Data items:
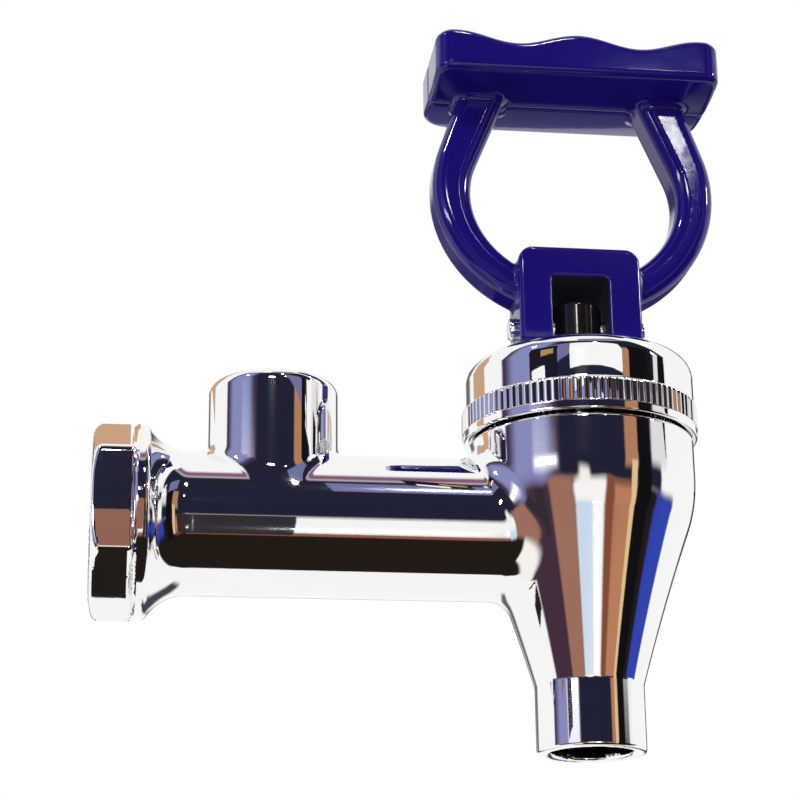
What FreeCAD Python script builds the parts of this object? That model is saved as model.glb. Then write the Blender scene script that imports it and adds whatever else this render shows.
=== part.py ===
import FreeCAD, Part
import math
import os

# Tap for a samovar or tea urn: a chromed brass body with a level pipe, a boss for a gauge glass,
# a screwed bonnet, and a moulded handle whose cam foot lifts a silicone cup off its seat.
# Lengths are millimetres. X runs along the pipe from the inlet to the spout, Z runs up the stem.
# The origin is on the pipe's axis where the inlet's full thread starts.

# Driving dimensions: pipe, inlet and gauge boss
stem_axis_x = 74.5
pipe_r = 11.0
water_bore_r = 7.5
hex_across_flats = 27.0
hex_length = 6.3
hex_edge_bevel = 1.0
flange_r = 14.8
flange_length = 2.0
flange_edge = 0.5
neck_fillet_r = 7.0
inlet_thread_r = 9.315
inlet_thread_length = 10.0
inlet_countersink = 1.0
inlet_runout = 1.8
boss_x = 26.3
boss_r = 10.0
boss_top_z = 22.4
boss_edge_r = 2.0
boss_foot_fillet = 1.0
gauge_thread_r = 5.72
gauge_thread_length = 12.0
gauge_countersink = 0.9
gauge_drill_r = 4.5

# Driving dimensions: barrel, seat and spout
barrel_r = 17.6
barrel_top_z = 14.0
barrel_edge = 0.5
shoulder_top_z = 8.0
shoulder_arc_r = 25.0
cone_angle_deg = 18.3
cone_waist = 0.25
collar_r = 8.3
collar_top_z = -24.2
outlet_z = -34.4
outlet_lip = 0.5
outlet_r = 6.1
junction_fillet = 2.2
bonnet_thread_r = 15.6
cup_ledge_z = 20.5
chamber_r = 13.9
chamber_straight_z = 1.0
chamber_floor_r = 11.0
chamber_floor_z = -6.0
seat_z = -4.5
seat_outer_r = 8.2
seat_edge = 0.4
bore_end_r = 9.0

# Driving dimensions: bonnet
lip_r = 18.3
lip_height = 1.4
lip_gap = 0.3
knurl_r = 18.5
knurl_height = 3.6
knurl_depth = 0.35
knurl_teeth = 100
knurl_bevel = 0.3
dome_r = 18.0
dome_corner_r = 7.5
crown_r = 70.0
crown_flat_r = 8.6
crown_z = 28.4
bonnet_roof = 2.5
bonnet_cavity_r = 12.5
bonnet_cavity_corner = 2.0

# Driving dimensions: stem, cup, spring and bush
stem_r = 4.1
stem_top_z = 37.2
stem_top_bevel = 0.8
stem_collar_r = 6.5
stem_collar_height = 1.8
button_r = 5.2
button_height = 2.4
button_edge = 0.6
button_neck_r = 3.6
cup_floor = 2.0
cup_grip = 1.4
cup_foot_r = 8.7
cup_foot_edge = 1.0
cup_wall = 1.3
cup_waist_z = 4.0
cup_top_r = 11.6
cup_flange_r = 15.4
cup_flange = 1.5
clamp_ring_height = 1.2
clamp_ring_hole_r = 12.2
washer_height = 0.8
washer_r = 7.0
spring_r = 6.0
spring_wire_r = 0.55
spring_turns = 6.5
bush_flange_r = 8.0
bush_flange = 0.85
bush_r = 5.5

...

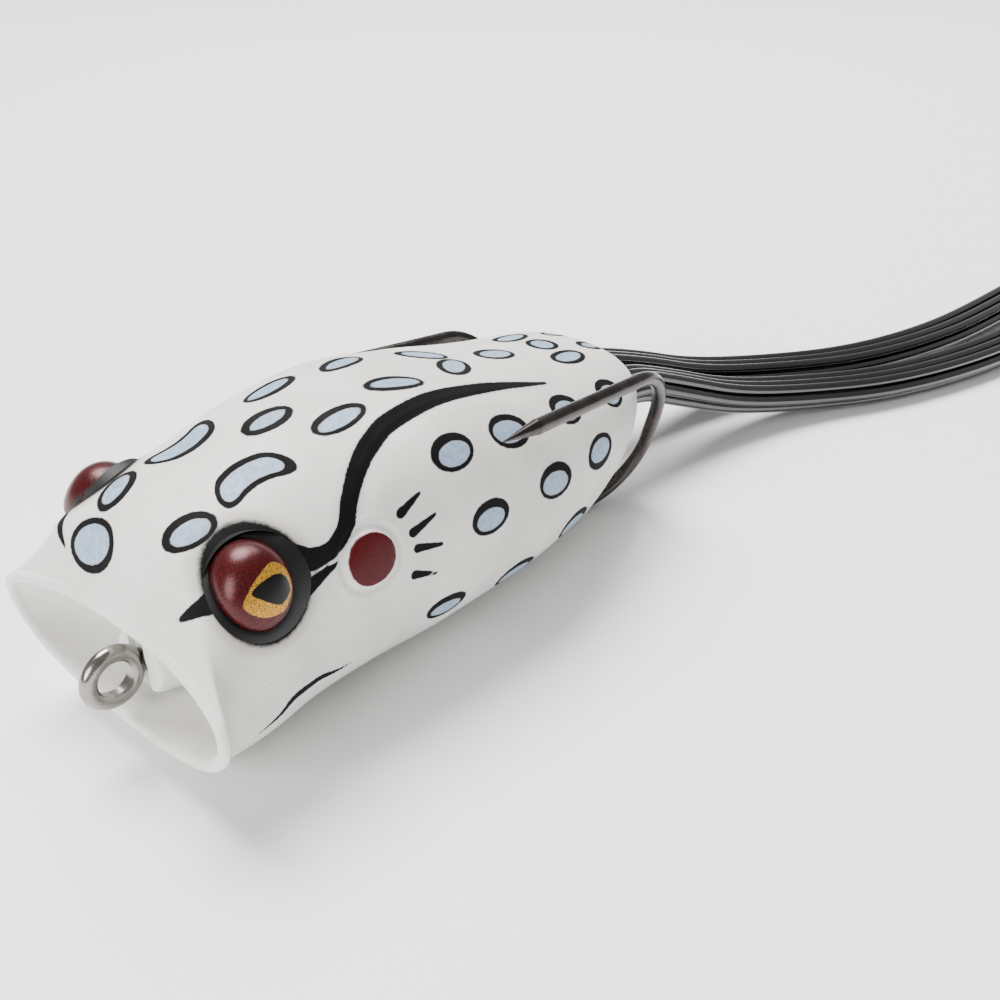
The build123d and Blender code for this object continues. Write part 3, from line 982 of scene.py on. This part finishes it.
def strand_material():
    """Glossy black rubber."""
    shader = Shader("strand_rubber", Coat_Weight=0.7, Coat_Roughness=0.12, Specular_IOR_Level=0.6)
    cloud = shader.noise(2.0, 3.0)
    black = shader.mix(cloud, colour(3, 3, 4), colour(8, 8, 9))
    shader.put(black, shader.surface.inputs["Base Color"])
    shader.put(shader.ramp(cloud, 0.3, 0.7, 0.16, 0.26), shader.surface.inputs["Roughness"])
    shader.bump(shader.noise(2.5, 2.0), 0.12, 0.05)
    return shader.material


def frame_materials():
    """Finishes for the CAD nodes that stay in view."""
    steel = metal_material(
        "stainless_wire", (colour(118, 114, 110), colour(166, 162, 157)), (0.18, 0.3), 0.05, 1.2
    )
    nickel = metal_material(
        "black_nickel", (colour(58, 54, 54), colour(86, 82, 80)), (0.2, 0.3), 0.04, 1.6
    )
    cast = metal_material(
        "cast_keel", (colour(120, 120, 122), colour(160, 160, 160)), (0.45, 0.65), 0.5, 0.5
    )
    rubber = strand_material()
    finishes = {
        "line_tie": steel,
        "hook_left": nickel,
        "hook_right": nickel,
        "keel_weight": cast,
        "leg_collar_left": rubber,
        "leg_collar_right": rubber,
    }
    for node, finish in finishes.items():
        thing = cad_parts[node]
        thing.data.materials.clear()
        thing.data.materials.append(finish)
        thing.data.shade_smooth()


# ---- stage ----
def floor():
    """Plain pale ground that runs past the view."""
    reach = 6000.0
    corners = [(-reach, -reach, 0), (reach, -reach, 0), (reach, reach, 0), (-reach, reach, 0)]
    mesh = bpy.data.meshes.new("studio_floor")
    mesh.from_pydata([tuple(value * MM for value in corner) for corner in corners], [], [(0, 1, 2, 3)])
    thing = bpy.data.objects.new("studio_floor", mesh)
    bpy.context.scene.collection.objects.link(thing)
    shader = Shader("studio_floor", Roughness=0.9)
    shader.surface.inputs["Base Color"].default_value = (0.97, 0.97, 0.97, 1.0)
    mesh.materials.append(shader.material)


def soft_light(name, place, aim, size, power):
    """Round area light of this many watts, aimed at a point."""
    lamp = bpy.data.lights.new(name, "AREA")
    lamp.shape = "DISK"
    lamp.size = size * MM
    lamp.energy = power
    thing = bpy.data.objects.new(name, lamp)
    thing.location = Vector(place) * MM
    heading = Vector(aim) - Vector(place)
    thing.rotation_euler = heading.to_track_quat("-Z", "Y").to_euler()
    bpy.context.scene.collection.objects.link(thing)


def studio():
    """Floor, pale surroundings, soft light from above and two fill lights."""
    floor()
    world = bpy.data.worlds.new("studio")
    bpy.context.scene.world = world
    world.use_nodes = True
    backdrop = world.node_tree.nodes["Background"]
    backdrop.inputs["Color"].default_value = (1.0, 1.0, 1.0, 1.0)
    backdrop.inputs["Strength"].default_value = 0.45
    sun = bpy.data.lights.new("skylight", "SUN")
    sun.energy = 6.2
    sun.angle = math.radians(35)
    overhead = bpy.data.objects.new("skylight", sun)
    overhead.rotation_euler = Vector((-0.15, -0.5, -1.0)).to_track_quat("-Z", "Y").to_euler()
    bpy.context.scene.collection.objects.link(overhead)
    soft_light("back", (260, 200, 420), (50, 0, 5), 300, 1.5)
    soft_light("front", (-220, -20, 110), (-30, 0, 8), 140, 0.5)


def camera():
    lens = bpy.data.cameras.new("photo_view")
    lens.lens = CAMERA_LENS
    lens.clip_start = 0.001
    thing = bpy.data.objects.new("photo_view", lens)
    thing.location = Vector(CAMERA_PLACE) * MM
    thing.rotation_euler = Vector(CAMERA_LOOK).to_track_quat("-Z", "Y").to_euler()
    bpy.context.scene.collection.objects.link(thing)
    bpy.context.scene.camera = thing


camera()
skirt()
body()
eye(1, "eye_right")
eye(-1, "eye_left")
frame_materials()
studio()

...

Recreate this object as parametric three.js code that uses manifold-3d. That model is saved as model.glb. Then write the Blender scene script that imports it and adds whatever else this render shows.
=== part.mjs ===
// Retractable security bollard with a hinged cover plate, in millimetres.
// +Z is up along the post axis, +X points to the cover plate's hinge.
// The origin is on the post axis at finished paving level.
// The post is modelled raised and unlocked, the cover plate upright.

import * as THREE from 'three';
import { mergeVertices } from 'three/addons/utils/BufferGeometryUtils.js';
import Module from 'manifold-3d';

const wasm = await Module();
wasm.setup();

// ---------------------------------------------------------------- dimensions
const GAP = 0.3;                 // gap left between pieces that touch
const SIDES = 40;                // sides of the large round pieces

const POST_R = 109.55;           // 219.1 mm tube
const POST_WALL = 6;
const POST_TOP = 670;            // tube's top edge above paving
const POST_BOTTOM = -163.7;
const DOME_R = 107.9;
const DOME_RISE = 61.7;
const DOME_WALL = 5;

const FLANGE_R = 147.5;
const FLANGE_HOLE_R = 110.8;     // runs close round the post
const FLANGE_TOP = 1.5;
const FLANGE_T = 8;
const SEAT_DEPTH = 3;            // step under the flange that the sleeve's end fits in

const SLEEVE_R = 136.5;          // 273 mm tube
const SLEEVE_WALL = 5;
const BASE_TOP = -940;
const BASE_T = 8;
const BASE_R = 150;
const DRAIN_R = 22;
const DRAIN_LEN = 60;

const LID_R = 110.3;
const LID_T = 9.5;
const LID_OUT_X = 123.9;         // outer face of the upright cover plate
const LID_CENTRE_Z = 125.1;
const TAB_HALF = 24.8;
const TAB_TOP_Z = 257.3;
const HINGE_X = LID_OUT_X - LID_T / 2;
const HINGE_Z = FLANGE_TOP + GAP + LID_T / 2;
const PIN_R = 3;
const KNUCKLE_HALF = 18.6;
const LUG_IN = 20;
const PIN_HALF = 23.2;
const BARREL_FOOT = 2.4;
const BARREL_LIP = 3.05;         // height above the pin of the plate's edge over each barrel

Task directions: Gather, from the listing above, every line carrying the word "else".

Answer for the task:
What FreeCAD Python script builds the parts of this object? That model is saved as model.glb. Then write the Blender scene script that imports it and adds whatever else this render shows.
Recreate this object as parametric three.js code that uses manifold-3d. That model is saved as model.glb. Then write the Blender scene script that imports it and adds whatever else this render shows.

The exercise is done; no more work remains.